▶ **Dataset section**
·····
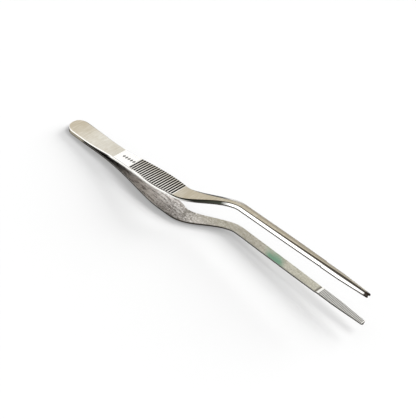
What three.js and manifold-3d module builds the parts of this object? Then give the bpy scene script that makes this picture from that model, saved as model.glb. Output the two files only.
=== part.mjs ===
// Spring tongs with offset jaws, in stainless steel: two long blades welded together at the tail.
// Each blade is a flat strip. From the rear it is a rounded tail, a narrow spring section, a wide grip
// with cross grooves, a sideways double bend, and a slim bevelled arm that ends in a serrated jaw.
// The blades part behind the grip, bow away from each other and then run nearly parallel.
//
// The blades are shaped about their own mid-plane, z = 0, with the rear end at x = 0 and the jaws at
// large x. The finished tongs are then laid down as they rest on a table: +Z up, +X towards the jaws,
// and the origin under the middle of the whole outline.

import * as THREE from 'three';
import { mergeVertices } from 'three/addons/utils/BufferGeometryUtils.js';
import Module from 'manifold-3d';

// ---- driving sizes, in millimetres --------------------------------------------------------------

// Along the blade, measured from the rear end.
const overallLength = 160;
const weldEnd = 9;
const tailEnd = 10.7;
const waistPlace = 30;
const grooveStart = 40.5;
const gripPlace = 56;
const offsetStart = 67;
const bowPlace = 72;
const offsetEnd = 91.5;
const armPlace = 86;
const taperLength = 30;
const pointLength = 15;
const jawLength = 24;

// Across the blade.
const tailEndFlat = 2;
const tailRound = 4.65;
const tailWidth = 9.8;
const waistWidth = 8.2;
const gripWidth = 10.9;
const armWidth = 4.7;
const pointWidth = 4.2;
const tipWidth = 2.5;
const tipRound = 0.45;
const armOffset = 12;
const heelSwell = 0.35;

// Through the blade.
const stripThickness = 1.15;
const edgeHeight = 0.6;
const gripBevel = 0.4;
const armFlatWidth = 1.5;
const seamGap = 0.3;

// How the two blades part.
const openStart = 19;
const openSlope = 0.109;
const openSoftness = 8;
const armSlope = 0.018;
const bowSoftness = 4;

// Grip grooves, one row on the outer face of each blade.
const grooveCount = 20;
const groovePitch = 1.34;
const grooveWidth = 0.7;
const grooveDepth = 0.3;
const grooveMargin = 0.2;

// Jaws.
const padHeight = 0.2;
const padRamp = 0.5;
const toothPitch = 0.65;
const toothDepth = 0.18;
const toothMargin = 0.6;
const notchWidth = 1.3;
const notchDepth = 1.1;

// The weld, and where each blade bends in effect when it is squeezed.
const weldLength = 5.6;
const weldWidth = 5;
const weldPocket = 0.35;
const fingerPlace = 55;
const flexStart = 13;
const clearance = 0.3;

// How finely the solids are faceted.
const springStep = 3.3;
const offsetStep = 1.8;
const armStep = 7.5;
const jawStep = 6;
const roundSteps = 6;
const discSegments = 12;
const closestStations = 0.02;
const mergeDistance = 1e-4;

// Small steps along the blade, to find its slope and where it rests.
const slopeStep = 0.01;
const restStep = 0.5;

// ---- places that follow from them ---------------------------------------------------------------

// A strip pressed at its end turns as if about a point one third of the way along it.
const pivotPlace = flexStart + (fingerPlace - flexStart) / 3;
const jawStart = overallLength - jawLength;
const pointStart = overallLength - pointLength;
const taperStart = pointStart - taperLength;
const cutOverrun = 1;

const wasm = await Module();
wasm.setup();

// ---- the blade's shape as functions of the distance from the rear end ---------------------------

const ease = (value, from, to) => THREE.MathUtils.smoothstep(value, from, to);

// A ramp that starts at zero slope and turns smoothly into the line y = distance.
const ramp = (distance, softness) => (Math.hypot(distance, softness) + distance) / 2;

// Half the space between the two strips, before the seam at the tail is allowed for.
function opening(x) {
  const parting = ramp(x - openStart, openSoftness) - ramp(weldEnd - openStart, openSoftness);
  const straightening = ramp(x - bowPlace, bowSoftness) - ramp(weldEnd - bowPlace, bowSoftness);
  return Math.max(0, openSlope * parting - (openSlope - armSlope) * straightening);
}

function padRise(x) {
  return padHeight * THREE.MathUtils.clamp((x - jawStart) / padRamp, 0, 1);
}

const innerFace = (x) => Math.max(seamGap / 2, opening(x) - padRise(x));
const outerFace = (x) => opening(x) + stripThickness;

// The strip's middle line, seen from above: straight, a small swell at the heel, then the offset.
function middleLine(x) {
  const swellRise = ease(x, grooveStart + groovePitch, gripPlace + 2 * groovePitch);
  const swellFall = ease(x, offsetStart, bowPlace + 2 * bowSoftness);
  return armOffset * ease(x, offsetStart, offsetEnd) - heelSwell * swellRise * (1 - swellFall);
}

function sideways(x) {
  const slope = (middleLine(x + slopeStep) - middleLine(x - slopeStep)) / (2 * slopeStep);
  return new THREE.Vector2(-slope, 1).normalize();
}

function fullWidth(x) {
  let width = tailWidth;
  width += (waistWidth - tailWidth) * ease(x, tailEnd, waistPlace);
  width += (gripWidth - waistWidth) * ease(x, waistPlace, gripPlace);
  width += (armWidth - gripWidth) * ease(x, gripPlace, armPlace);
  width += (pointWidth - armWidth) * ease(x, taperStart, pointStart);
  const along = THREE.MathUtils.clamp((x - pointStart) / (overallLength - pointStart), 0, 1);
  return width + (tipWidth - pointWidth) * along;
}

function halfWidth(x) {
  const half = fullWidth(x) / 2;
  if (x < tailRound) {
    const roundness = Math.sqrt(1 - (1 - x / tailRound) ** 2);
    return tailEndFlat / 2 + (half - tailEndFlat / 2) * roundness;
  }
  const pastRound = x - (overallLength - tipRound);
  if (pastRound > 0) {
    return half - tipRound + Math.sqrt(Math.max(0, tipRound ** 2 - pastRound ** 2));
  }
  return half;
}

// The outer face is narrower than the strip: lightly eased in the grip, deeply bevelled on the arms.
function outerHalfWidth(x) {
  const half = halfWidth(x);
  const armFlat = (armFlatWidth / 2) * (half / (armWidth / 2));
  return THREE.MathUtils.lerp(half - Math.min(gripBevel, half / 3), armFlat, ease(x, offsetStart, armPlace));
}

// ---- building the solids ------------------------------------------------------------------------

function toSolid(geometry) {
  const bare = geometry.clone();
  bare.deleteAttribute('normal');
  bare.deleteAttribute('uv');
  const merged = mergeVertices(bare, mergeDistance);
  return new wasm.Manifold(new wasm.Mesh({
    numProp: 3,
    vertProperties: new Float32Array(merged.getAttribute('position').array),
    triVerts: new Uint32Array(merged.getIndex().array),
  }));
}

function toGeometry(solid) {
  const { vertProperties, triVerts } = solid.getMesh();
  const geometry = new THREE.BufferGeometry();
  geometry.setAttribute('position', new THREE.BufferAttribute(vertProperties, 3));
  geometry.setIndex(new THREE.BufferAttribute(triVerts, 1));
  geometry.computeVertexNormals();
  return geometry;
}

// Distances at which the strip has a cross-section: close together where its outline turns quickly.
function stations(from, to) {
  const found = [from, to];
  const add = (start, end, longestStep) => {
    const count = Math.ceil((end - start) / longestStep);
    for (let i = 0; i <= count; i += 1) {
      found.push(THREE.MathUtils.lerp(start, end, i / count));
    }
  };
  for (let i = 0; i <= roundSteps; i += 1) {
    const turn = (i / roundSteps) * (Math.PI / 2);
    found.push(tailRound * (1 - Math.cos(turn)));
    found.push(overallLength - tipRound * (1 - Math.sin(turn)));
  }
  add(tailRound, weldEnd, tailRound);
  add(weldEnd, offsetStart, springStep);
  add(offsetStart, offsetEnd, offsetStep);
  add(offsetEnd, jawStart, armStep);
  add(jawStart, jawStart + padRamp, padRamp);
  add(jawStart + padRamp, overallLength - tipRound, jawStep);
  return found
    .filter((x) => x >= from && x <= to)
    .sort((a, b) => a - b)
    .filter((x, i, list) => i === 0 || x - list[i - 1] > closestStations);
}

// A six-sided section carried along the strip. In the plain extrusion x is the side (-1 to 1), y the
// level (0 inner face, 1 top of the edge, 2 outer face) and z the number of the station.
function strip(from, to) {
  const places = stations(from, to);
  const section = new THREE.Shape([
    new THREE.Vector2(-1, 0),
    new THREE.Vector2(1, 0),
    new THREE.Vector2(1, 1),
    new THREE.Vector2(0.5, 2),
    new THREE.Vector2(-0.5, 2),
    new THREE.Vector2(-1, 1),
  ]);
  const steps = places.length - 1;
  const geometry = new THREE.ExtrudeGeometry(section, { depth: steps, steps, bevelEnabled: false });
  const position = geometry.getAttribute('position');
  for (let i = 0; i < position.count; i += 1) {
    const x = places[Math.round(position.getZ(i))];
    const side = Math.sign(position.getX(i));
    const level = Math.round(position.getY(i));
    const across = side * (level === 2 ? outerHalfWidth(x) : halfWidth(x));
    const height = [innerFace(x), innerFace(x) + edgeHeight, outerFace(x)][level];
    const turn = sideways(x);
    position.setXYZ(i, x + across * turn.x, middleLine(x) + across * turn.y, height);
  }
  return toSolid(geometry);
}

function blockBetween(low, high) {
  const size = high.clone().sub(low);
  const middle = high.clone().add(low).multiplyScalar(0.5);
  const block = new THREE.BoxGeometry(size.x, size.y, size.z);
  block.translate(middle.x, middle.y, middle.z);
  return toSolid(block);
}

// Grooves stop short of one long edge and run out over the other.
function cutGrooves(solid) {
  let result = solid;
  for (let i = 0; i < grooveCount; i += 1) {
    const x = grooveStart + i * groovePitch;
    const low = new THREE.Vector3(
      x - grooveWidth / 2,
      middleLine(x) - outerHalfWidth(x) + grooveMargin,
      outerFace(x) - grooveDepth,
    );
    const high = new THREE.Vector3(
      x + grooveWidth / 2,
      middleLine(x) + halfWidth(x) + cutOverrun,
      outerFace(x) + cutOverrun,
    );
    result = result.subtract(blockBetween(low, high));
  }
  return result;
}

// One comb with V-shaped teeth, laid across the pad and following its slope.
function cutTeeth(solid) {
  const first = jawStart + padRamp + toothMargin;
  const last = overallLength - tipRound;
  const count = Math.floor((last - first) / toothPitch);
  const start = last - count * toothPitch;
  const comb = new THREE.Shape();
  comb.moveTo(start, innerFace(start) - cutOverrun);
  comb.lineTo(start, innerFace(start));
  for (let i = 0; i < count; i += 1) {
    const root = start + (i + 0.5) * toothPitch;
    const crest = start + (i + 1) * toothPitch;
    comb.lineTo(root, innerFace(root) + toothDepth);
    comb.lineTo(crest, innerFace(crest));
  }
  comb.lineTo(last, innerFace(last) - cutOverrun);
  comb.closePath();
  const width = armWidth + 2 * cutOverrun;
  const geometry = new THREE.ExtrudeGeometry(comb, { depth: width, bevelEnabled: false });
  geometry.rotateX(Math.PI / 2);
  geometry.translate(0, middleLine(overallLength) + width / 2, 0);
  return solid.subtract(toSolid(geometry));
}

// A V-shaped notch that leaves two small prongs at the end of one jaw.
function cutNotch(solid) {
  const middle = middleLine(overallLength);
  const half = (notchWidth / 2) * ((notchDepth + cutOverrun) / notchDepth);
  const notch = new THREE.Shape([
    new THREE.Vector2(overallLength - notchDepth, middle),
    new THREE.Vector2(overallLength + cutOverrun, middle - half),
    new THREE.Vector2(overallLength + cutOverrun, middle + half),
  ]);
  const depth = stripThickness + padHeight + 2 * cutOverrun;
  const geometry = new THREE.ExtrudeGeometry(notch, { depth, bevelEnabled: false });
  geometry.translate(0, 0, innerFace(overallLength) - cutOverrun);
  return solid.subtract(toSolid(geometry));
}

function weldOutline(grow) {
  const outline = new THREE.Shape();
  outline.absellipse(weldEnd / 2, 0, weldLength / 2 + grow, weldWidth / 2 + grow, 0, Math.PI * 2);
  return outline;
}

function weldDisc(grow, halfHeight) {
  const geometry = new THREE.ExtrudeGeometry(weldOutline(grow), {
    depth: 2 * halfHeight,
    curveSegments: discSegments,
    bevelEnabled: false,
  });
  geometry.translate(0, 0, -halfHeight);
  return geometry;
}

const weldHalfHeight = seamGap / 2 + weldPocket - clearance;

function bladeTail() {
  const pocket = toSolid(weldDisc(clearance, seamGap / 2 + weldPocket));
  return strip(0, pivotPlace - clearance / 2).subtract(pocket);
}

function bladeArm(forked) {
  const grooved = cutGrooves(strip(pivotPlace + clearance / 2, overallLength));
  const toothed = cutTeeth(grooved);
  return forked ? cutNotch(toothed) : toothed;
}

// ---- materials: one for each piece --------------------------------------------------------------

function steel(color, roughness) {
  return new THREE.MeshStandardMaterial({ color, roughness, metalness: 1 });
}

function piece(name, geometry, material) {
  const mesh = new THREE.Mesh(geometry, material);
  mesh.name = name;
  return mesh;
}

// ---- assembly -----------------------------------------------------------------------------------

const tailGeometry = toGeometry(bladeTail());

const upperBlade = new THREE.Group();
upperBlade.add(piece('upper_blade_tail', tailGeometry, steel(0xc8c2af, 0.38)));
upperBlade.add(piece('upper_blade_arm', toGeometry(bladeArm(true)), steel(0xc9c1b0, 0.34)));

const lowerBlade = new THREE.Group();
lowerBlade.scale.z = -1;
lowerBlade.add(piece('lower_blade_tail', tailGeometry, steel(0xbfb9a8, 0.4)));
lowerBlade.add(piece('lower_blade_arm', toGeometry(bladeArm(false)), steel(0xbebba9, 0.4)));

const weld = piece('tail_weld', weldDisc(0, weldHalfHeight), steel(0xaaa595, 0.55));

const tongs = new THREE.Group();
tongs.add(upperBlade, lowerBlade, weld);

// Laid on a flat table, the tongs touch it at the rear end and at the lower blade's bow.
let restSlope = 0;
for (let x = tailRound; x <= overallLength; x += restStep) {
  restSlope = Math.max(restSlope, opening(x) / x);
}
tongs.rotation.y = -Math.atan(restSlope);

const laid = new THREE.Group();
laid.add(tongs);
laid.updateMatrixWorld(true);
const outline = new THREE.Box3().setFromObject(laid, true);
const middle = outline.getCenter(new THREE.Vector3());
laid.position.set(-middle.x, -middle.y, -outline.min.z);

const group = new THREE.Group();
group.add(laid);

export default group;
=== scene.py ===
import math

import bmesh
import bpy
from mathutils import Matrix, Vector


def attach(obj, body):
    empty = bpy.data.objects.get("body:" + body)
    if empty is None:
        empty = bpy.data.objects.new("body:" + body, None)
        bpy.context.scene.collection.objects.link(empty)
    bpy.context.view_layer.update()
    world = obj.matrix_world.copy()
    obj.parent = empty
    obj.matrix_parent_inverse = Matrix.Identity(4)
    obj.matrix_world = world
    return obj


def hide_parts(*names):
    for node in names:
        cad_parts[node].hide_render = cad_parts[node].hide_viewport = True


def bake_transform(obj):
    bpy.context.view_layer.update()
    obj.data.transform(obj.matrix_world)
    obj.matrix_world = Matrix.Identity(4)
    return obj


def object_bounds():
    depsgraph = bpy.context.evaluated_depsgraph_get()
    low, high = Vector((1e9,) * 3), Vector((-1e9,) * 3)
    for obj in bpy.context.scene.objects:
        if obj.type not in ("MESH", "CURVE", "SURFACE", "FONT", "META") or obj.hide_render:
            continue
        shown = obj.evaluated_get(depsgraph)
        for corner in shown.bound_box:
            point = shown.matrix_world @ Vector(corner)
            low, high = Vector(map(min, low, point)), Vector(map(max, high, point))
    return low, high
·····
▶ **Your task**
Every line in the data that holds "node" should be copied out.

▶ **Task solution**
    for node in names:
        cad_parts[node].hide_render = cad_parts[node].hide_viewport = True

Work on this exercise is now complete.